During discussions, senior engineers will not refrain from talking about what they know. They’re also very respectful towards their colleagues —he or she won’t get into defensive arguments. Senior engineers are humble; they do not argue about things they don't understand. Instead, if the time allows, they’ll ask questions and research on their own before entering the next discussion. Coworkers love to have technical discussions with senior engineers. It's not always because senior engineers know more, but because talking geek is fun with them.
Counterexample: Some engineers with strong abilities will force themselves on others. Even if they’re correct on something, their attitude will destroy the team’s chemistry in the long run.
Whether it's a major issue on the line or an error made in development, senior engineers are quick to admit their wrongs. They are also unafraid of taking on responsibilities. They understand that admitting mistakes is not shameful; instead, it's a chance for growth. That’s why they’d go back and review their mistakes after the problem has been solved. That’s not to say that senior engineers take all the blame; the point is to allow the team to see the issues and solve them as soon as possible. Senior engineers like this often provide good insights at the review meetings because they can catch issues that might have been ignored.
Counterexample: Some engineers would rather point fingers than take the fall. They might avoid blame by saying it's not part of their job, or just cowardly throw a junior coworker under the bus.
That’s not all
By no means did I cover all the abilities or characteristics senior engineers may have.

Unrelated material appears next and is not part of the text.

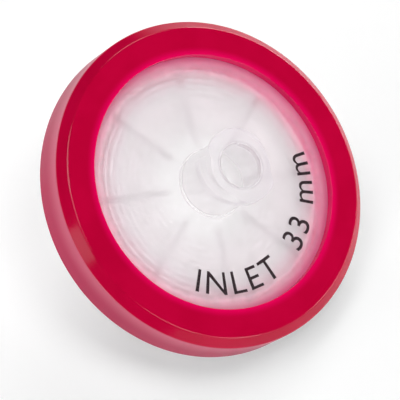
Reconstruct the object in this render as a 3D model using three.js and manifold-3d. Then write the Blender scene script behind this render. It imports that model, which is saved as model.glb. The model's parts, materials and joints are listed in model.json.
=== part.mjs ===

I think you too can look at the smart colleagues in your own office, and see why you respect them. Of course, it’s not like every senior engineer must check every item off the list. I often ask myself what I still lack as well.
In reality, abilities and personal characteristics go together. Technical skills can be learned through training, but mental qualities don’t come easy. Good senior engineers are always looking for opportunities to improve their technical abilities and mental abilities on the job.